Discouraged, but practical, we packed up and headed north, thinking we might end up the next day near Des Moines, Iowa, get the chain fixed or replaced, and ride some of the Raccoon River Trail. We ended up for the night at the junction of I-35 and US 36. A check of the weather showed a late winter storm due to hit Iowa the following day.
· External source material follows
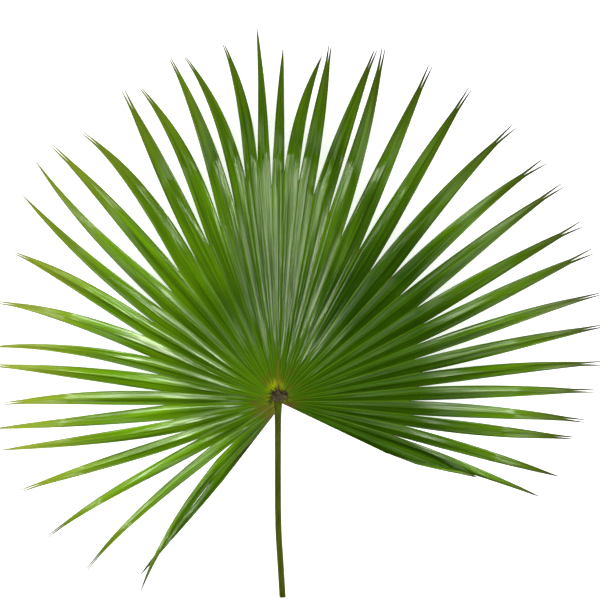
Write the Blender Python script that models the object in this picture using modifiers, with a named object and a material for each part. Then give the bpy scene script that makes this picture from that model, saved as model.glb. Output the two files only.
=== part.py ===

After a check of the weather elsewhere, we decided the best bet was to head west and try to get around the edge of the storm, to avoid both snow and extreme cold. We headed west on US 36 across Kansas, heading for Colorado, in a stiff and gusty side wind that shifted through the day as the storm approached. But, as the weather reports grew more ominous, we diverted northwest into Nebraska, cutting through the corner of Colorado and back into the Nebraska panhandle, stopping for the night in Sidney, which was predicted to have the least snow but cold temperatures. The storm hit, and the van rocked and shook all night with the gusts.